__STATED TASK__. Copy out every line that contains "picture".

-- start of SUPPLIED MATERIAL --

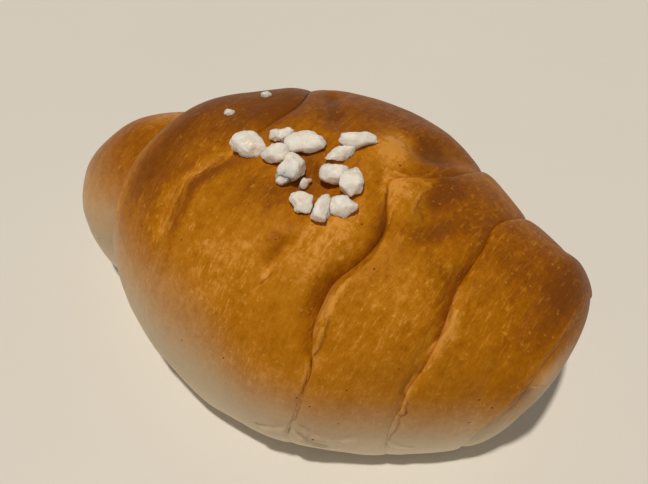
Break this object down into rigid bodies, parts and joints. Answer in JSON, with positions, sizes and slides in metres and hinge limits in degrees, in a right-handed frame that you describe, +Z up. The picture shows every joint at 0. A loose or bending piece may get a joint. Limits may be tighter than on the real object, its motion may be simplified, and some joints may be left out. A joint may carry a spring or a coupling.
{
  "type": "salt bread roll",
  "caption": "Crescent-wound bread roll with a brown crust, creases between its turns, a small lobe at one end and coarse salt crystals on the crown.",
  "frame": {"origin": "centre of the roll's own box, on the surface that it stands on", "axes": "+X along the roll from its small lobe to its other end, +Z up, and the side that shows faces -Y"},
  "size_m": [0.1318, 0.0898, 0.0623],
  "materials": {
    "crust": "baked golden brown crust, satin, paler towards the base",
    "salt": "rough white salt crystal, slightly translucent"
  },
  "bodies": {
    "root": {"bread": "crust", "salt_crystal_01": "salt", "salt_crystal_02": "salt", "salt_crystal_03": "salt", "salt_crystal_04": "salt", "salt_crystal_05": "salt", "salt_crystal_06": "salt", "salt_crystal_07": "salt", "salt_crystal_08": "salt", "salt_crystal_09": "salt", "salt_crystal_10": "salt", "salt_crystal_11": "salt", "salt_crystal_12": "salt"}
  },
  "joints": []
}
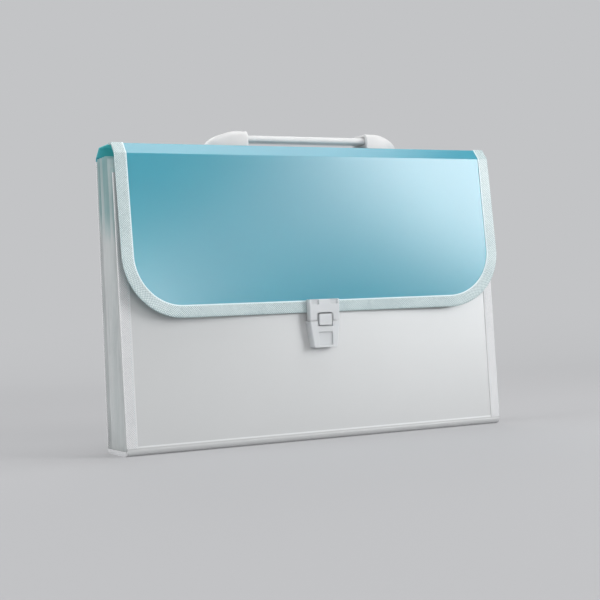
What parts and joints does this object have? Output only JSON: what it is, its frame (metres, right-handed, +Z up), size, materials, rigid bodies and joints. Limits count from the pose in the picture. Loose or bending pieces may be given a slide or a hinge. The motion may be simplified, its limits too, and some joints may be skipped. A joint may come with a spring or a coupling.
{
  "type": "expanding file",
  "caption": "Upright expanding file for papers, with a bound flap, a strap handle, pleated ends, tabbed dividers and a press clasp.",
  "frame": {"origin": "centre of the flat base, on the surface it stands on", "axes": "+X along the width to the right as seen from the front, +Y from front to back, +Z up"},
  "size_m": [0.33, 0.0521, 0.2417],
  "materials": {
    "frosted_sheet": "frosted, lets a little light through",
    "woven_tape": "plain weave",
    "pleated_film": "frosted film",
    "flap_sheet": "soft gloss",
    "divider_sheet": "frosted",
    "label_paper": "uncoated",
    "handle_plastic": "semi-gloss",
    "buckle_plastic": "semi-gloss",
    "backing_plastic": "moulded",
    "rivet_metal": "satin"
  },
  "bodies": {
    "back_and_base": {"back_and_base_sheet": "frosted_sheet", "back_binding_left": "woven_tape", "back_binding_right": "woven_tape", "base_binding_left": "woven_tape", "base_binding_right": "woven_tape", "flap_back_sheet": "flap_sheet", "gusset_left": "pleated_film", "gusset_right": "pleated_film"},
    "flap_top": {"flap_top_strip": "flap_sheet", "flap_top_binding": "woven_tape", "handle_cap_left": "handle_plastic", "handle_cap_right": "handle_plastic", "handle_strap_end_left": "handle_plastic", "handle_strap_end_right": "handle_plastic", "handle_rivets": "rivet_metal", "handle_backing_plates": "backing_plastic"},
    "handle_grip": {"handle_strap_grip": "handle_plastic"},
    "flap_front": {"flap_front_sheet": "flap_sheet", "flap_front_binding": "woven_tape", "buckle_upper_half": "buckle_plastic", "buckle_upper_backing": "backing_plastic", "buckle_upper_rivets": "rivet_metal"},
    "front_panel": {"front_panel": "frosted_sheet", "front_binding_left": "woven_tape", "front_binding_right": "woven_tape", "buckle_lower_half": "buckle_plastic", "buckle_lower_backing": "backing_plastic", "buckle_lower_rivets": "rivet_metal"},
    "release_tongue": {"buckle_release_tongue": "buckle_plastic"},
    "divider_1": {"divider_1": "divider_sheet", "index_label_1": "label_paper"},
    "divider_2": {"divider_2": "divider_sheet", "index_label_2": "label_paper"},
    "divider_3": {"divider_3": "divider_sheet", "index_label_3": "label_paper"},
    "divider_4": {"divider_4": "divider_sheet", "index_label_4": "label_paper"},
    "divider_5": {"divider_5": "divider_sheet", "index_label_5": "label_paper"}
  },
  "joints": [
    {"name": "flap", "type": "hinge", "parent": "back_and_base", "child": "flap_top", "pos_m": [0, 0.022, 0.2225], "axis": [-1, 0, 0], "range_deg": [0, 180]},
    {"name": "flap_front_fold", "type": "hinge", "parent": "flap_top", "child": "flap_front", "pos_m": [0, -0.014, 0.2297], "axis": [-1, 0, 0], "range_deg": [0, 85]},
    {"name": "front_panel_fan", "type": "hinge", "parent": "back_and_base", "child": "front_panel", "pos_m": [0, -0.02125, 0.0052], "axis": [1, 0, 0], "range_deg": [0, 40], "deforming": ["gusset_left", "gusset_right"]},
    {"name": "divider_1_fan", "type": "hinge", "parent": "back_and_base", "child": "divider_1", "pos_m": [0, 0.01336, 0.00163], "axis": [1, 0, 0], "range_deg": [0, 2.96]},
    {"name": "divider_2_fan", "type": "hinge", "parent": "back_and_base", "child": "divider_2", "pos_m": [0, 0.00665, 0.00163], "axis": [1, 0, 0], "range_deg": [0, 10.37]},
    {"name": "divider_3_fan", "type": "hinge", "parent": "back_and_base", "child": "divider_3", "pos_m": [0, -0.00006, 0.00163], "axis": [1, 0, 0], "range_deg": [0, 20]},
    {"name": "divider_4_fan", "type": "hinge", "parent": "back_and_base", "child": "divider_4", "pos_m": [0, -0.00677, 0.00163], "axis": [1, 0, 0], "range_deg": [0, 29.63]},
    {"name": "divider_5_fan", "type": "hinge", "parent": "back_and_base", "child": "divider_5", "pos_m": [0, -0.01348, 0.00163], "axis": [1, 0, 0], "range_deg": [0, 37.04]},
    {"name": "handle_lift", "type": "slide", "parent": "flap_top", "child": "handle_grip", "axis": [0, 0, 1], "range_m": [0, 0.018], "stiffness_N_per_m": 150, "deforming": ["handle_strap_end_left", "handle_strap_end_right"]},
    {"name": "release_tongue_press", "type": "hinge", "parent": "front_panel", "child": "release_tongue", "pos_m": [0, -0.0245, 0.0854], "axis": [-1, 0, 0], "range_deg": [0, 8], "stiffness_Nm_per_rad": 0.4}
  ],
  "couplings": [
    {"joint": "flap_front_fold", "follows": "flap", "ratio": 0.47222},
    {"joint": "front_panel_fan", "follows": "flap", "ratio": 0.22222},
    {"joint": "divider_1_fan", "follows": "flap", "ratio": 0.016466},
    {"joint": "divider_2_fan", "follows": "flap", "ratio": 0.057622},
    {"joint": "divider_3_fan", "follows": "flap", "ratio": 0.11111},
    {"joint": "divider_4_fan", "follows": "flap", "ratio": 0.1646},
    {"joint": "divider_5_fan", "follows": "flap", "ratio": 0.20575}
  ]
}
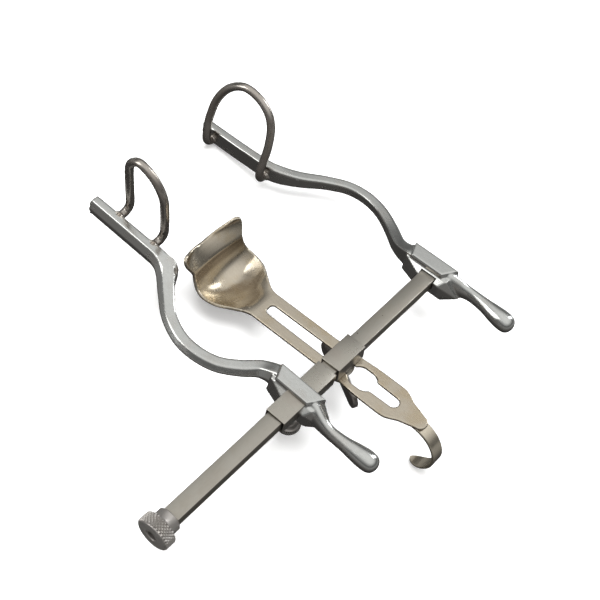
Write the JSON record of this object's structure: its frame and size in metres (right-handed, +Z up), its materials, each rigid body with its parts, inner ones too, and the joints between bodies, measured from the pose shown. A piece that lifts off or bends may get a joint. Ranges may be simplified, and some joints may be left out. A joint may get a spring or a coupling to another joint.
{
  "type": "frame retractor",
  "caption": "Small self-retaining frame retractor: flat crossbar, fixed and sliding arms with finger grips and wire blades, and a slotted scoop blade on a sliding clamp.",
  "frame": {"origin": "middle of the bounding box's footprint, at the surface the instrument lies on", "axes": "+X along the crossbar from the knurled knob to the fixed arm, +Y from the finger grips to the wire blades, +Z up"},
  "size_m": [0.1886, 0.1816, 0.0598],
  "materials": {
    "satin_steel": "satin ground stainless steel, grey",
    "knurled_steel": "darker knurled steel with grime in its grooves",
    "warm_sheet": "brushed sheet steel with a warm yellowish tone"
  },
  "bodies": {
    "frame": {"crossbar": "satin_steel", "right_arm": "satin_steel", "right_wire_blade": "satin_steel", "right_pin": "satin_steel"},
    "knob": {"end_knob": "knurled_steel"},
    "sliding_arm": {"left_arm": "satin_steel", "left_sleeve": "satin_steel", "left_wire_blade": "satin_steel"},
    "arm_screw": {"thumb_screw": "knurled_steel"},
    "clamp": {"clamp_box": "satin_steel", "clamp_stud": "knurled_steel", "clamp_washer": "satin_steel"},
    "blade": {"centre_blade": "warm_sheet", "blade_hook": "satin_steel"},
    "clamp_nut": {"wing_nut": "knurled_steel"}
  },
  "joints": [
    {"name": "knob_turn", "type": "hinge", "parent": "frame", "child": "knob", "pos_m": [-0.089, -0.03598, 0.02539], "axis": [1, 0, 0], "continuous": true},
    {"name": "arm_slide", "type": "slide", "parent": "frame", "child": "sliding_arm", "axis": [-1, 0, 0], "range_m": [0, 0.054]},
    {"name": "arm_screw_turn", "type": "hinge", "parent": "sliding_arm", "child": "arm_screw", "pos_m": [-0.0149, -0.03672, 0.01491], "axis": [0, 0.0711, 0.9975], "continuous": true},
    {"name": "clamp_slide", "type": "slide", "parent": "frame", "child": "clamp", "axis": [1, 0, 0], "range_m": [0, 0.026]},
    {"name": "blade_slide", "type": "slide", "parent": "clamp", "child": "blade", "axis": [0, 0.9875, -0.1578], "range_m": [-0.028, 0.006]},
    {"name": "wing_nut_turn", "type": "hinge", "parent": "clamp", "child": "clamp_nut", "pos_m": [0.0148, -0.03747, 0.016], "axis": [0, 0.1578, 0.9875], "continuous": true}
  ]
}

-- end of SUPPLIED MATERIAL --

__SOLUTION TO THIS EXERCISE__.
Break this object down into rigid bodies, parts and joints. Answer in JSON, with positions, sizes and slides in metres and hinge limits in degrees, in a right-handed frame that you describe, +Z up. The picture shows every joint at 0. A loose or bending piece may get a joint. Limits may be tighter than on the real object, its motion may be simplified, and some joints may be left out. A joint may carry a spring or a coupling.
What parts and joints does this object have? Output only JSON: what it is, its frame (metres, right-handed, +Z up), size, materials, rigid bodies and joints. Limits count from the pose in the picture. Loose or bending pieces may be given a slide or a hinge. The motion may be simplified, its limits too, and some joints may be skipped. A joint may come with a spring or a coupling.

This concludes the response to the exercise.